In the episode, Marge babysits for Flanders' sons while Bart is kidnapped by a chimpanzee. Baseball player Randy Johnson and actress Susan Sarandon voiced themselves. The episode received mixed reviews.

==Plot==
The Simpson family attend a church fundraiser for a new steeple. Ned Flanders wins a rubber duck racing contest and is awarded a computer, although he gives it to Marge because he does not have any use for it. Marge babysits Rod and Todd while Ned attends a left-handed convention to repay the favor. She finds that all the games they play are boring and overly safe, such as a "sitting still contest," and helps Rod and Todd have fun by encouraging them to liven up. At the left-handed convention, Ned meets baseball hall of famer Randy Johnson (who was then playing for the New York Yankees), who is there to pitch his own line of teddy bears called Randy Johnson's Southpawz. After asking Johnson if he has any mailman teddy bears, the pitcher tells Ned that a teddy bear can't be a mailman. Johnson then asks Ned how many doctor bears he wants as they come in a box of 1,000. When Ned tells him he only wants one box, this makes Johnson angry with Ned. Marge tells a returned Ned that his sons are great kids.

With Marge spending so much time at the Flanders' house, Homer, Bart, and Lisa go to an animal sanctuary for retired film animals. Bart sees an elderly female chimpanzee named Toot-Toot and offers her some ice cream, only to be taken into her cage and "adopted." Ned comes home and sees Todd wearing a Band-Aid, having injured himself during one of Marge's games. He starts his trend of completely overreacting by lambasting Marge for not preventing the very minor injury. Marge encourages Ned to let his kids start taking more risks, showing him a flyer for a child-safe activity center.

Marge takes Rod and Todd to the activity center. Ned follows her and is surprised to see Rod climbing a structure, yelling that he will get hurt. Rod gets worried and falls, chipping a tooth against the structure. An enraged Ned bans Marge from being around his sons. A news broadcast plays about Bart's kidnapping, shocking Marge and causing everyone at the center to view her as an unfit mother. Ned then babyproofs the house and "cheerfully" tells his sons it's time to play a lame card game, only to be shocked when they loudly tell him no. He looks thoughtful as he hears that Rod and Todd actually felt happy being around Marge (and "for real" happy, not "church" Happy) for the first time since their mom passed away.
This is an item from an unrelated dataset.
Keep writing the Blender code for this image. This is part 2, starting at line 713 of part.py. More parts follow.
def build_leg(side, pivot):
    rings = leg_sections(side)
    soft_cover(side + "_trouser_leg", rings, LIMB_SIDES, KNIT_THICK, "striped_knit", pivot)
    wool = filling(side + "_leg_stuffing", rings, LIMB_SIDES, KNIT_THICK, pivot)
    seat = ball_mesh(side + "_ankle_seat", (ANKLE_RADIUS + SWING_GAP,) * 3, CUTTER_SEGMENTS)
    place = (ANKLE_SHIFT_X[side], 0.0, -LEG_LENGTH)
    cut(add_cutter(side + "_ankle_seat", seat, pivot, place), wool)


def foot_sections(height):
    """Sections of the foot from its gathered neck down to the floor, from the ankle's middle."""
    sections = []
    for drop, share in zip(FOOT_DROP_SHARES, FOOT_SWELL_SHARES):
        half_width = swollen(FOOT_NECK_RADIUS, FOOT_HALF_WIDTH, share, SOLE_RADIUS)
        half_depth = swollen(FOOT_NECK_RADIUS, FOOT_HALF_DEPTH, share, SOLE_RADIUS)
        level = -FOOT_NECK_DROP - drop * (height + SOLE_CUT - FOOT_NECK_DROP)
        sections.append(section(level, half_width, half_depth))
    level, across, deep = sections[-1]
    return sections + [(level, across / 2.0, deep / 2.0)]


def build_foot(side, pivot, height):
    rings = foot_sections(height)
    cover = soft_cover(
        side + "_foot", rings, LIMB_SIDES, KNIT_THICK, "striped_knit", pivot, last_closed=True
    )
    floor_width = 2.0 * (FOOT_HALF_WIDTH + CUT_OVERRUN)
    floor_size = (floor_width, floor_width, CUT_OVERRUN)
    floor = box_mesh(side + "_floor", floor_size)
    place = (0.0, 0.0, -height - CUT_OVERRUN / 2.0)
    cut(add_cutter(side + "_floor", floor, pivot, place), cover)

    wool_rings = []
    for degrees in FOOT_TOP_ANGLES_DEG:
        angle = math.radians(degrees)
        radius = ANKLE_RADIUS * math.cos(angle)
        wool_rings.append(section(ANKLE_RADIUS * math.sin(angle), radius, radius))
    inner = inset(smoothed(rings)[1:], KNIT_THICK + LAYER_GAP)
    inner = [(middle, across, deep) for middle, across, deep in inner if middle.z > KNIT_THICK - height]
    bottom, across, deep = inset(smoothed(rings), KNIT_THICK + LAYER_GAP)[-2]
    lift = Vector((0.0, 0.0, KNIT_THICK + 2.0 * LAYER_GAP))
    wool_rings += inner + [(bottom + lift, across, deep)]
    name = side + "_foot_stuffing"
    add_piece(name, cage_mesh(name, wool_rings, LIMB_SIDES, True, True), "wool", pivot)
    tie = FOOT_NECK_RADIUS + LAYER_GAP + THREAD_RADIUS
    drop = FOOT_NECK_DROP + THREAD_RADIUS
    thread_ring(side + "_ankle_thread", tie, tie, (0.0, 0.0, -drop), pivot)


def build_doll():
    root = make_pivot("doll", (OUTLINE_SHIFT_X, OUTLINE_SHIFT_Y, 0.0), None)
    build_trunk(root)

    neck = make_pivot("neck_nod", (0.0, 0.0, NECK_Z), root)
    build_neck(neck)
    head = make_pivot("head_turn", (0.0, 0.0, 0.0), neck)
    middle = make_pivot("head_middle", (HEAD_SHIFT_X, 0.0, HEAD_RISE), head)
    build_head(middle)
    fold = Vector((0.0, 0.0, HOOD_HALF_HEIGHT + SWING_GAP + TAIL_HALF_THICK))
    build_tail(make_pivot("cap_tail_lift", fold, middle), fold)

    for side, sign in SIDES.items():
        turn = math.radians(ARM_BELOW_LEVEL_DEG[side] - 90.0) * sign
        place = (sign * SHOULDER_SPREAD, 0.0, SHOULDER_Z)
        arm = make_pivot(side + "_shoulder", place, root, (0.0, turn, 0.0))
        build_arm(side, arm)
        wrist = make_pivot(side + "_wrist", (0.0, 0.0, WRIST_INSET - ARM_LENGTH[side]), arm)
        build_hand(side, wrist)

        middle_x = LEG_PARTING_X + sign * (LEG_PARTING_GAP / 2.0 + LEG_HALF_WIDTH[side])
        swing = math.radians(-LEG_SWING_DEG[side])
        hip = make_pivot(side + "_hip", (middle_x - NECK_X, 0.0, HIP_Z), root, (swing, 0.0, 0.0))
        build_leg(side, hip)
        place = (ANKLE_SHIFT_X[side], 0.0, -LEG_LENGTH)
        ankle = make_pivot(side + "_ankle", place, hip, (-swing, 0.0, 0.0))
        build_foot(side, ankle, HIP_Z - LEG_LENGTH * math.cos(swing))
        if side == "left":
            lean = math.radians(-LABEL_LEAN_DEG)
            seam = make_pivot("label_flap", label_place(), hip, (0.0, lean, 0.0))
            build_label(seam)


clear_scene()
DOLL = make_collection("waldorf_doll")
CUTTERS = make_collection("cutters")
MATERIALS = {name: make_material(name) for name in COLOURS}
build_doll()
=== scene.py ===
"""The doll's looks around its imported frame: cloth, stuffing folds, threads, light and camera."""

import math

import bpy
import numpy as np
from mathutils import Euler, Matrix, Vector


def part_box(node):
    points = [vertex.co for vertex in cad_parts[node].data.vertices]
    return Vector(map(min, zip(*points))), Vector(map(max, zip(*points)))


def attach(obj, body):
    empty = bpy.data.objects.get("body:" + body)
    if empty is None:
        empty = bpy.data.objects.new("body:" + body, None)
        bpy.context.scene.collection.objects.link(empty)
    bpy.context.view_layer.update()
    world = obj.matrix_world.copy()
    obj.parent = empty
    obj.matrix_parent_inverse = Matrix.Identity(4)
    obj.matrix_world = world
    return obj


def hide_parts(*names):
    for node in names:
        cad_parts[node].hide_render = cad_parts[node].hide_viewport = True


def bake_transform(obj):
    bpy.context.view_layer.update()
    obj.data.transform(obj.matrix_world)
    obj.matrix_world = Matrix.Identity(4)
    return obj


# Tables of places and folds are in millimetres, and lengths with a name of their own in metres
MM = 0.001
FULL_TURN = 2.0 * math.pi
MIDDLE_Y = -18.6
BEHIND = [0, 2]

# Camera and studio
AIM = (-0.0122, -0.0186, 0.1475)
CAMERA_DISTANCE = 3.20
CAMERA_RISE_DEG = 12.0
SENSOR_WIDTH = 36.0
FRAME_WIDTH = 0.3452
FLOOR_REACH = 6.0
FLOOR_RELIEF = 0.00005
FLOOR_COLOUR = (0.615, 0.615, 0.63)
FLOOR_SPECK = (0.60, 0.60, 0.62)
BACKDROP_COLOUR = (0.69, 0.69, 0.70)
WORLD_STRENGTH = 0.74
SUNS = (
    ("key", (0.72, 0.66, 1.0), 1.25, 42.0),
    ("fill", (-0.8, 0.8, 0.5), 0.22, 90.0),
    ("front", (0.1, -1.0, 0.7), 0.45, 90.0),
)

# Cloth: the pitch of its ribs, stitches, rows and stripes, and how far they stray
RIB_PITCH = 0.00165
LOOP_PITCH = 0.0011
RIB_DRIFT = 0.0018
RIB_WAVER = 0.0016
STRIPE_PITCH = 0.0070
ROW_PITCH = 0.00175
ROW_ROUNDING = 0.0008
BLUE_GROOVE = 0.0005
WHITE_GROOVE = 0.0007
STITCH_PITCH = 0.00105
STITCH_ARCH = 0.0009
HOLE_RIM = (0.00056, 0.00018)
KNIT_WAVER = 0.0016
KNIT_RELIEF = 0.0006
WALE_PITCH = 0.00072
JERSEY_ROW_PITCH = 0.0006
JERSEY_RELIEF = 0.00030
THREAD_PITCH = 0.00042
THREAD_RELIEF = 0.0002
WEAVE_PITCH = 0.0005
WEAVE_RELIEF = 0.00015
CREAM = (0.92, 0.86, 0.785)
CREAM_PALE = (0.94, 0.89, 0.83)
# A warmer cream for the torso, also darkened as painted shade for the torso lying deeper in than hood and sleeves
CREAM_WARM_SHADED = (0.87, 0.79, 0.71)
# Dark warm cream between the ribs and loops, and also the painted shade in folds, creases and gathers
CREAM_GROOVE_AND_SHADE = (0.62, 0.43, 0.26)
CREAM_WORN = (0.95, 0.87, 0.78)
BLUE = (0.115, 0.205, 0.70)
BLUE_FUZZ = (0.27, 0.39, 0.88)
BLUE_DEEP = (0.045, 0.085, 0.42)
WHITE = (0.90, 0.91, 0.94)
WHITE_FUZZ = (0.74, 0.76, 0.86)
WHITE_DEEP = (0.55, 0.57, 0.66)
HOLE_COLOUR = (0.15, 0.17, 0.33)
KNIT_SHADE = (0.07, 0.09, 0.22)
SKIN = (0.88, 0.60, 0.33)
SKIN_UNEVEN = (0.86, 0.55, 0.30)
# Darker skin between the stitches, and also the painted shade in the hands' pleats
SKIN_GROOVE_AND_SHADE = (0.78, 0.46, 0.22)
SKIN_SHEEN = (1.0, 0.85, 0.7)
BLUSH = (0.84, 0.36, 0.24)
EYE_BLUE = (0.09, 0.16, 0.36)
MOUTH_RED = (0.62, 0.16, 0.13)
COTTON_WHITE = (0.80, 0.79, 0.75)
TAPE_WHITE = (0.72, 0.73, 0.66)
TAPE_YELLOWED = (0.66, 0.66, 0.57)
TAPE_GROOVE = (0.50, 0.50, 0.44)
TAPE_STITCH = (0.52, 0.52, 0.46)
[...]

Lisa suggests that Toot-Toot is keeping Bart captive because her real son has gone missing, and they find him in a surprising place: he's Mr. Teeny, Krusty's simian sidekick. When Marge goes into the cage to talk to Toot-Toot, she escapes and climbs atop the unfinished church steeple, which Reverend Lovejoy, anticipating the worst, pledges to name in Bart's memory. Ned starts to freak out as Rod replicates his earlier climb to get Mr. Teeny to Toot-Toot, but after Marge tells him that his sons need his support and not his smothering useleness, he calms down and exhorts Rod to successfully complete the climb, which he does. Toot-Toot happily reunites with Mr. Teeny and lets Bart go. In a mid-credits scene, Maude Flanders looks down from Heaven, proud that Rod is growing up. God and Bob Hope enjoy hanging out together and snark on Maude a little bit before walking away.

==Production==
This episode was recorded on May 9, 2005, and the script was finalized for the first time on May 27, 2005.

Actress Susan Sarandon voiced herself as the voice of the FeMac computer won by Ned. Sarandon previous guest starred as a ballet teacher in the sixth season episode "Homer vs. Patty and Selma". Left-handed pitcher Randy Johnson makes a cameo appearance at the Left-Handed convention selling his own line of left-handed teddy bears.

==Cultural references==
The episode title refers to the children's book Heather Has Two Mommies. The FeMac computer is a parody of the iMac G4, and it runs AOL software.

==Purported foreshadowing==
In 2016, the incident with the gorilla Harambe generated reports that the subplot involving Bart and the chimpanzee was a purported foreshadowing of the event.

==Reception==
===Viewing figures===
The episode earned a 3.1 rating and was watched by 8.67 million viewers, which was the 48th most-watched show that week.

===Critical response===
Adam Finley of TV Squad said the main plot of Marge and the Flanders children was "okay but forgettable." He highlighted Homer's attempt to retrieve his rubber duck and the Flanders children playing on the seesaw.

Colin Jacobson of DVD Movie Guide said the story of Marge with Rod and Todd was "positive" but disliked the Bart subplot.

On Four Finger Discount, Guy Davis and Brendan Dando said the main plot with the Flanders children was relatable but they thought the subplot with Bart was "random".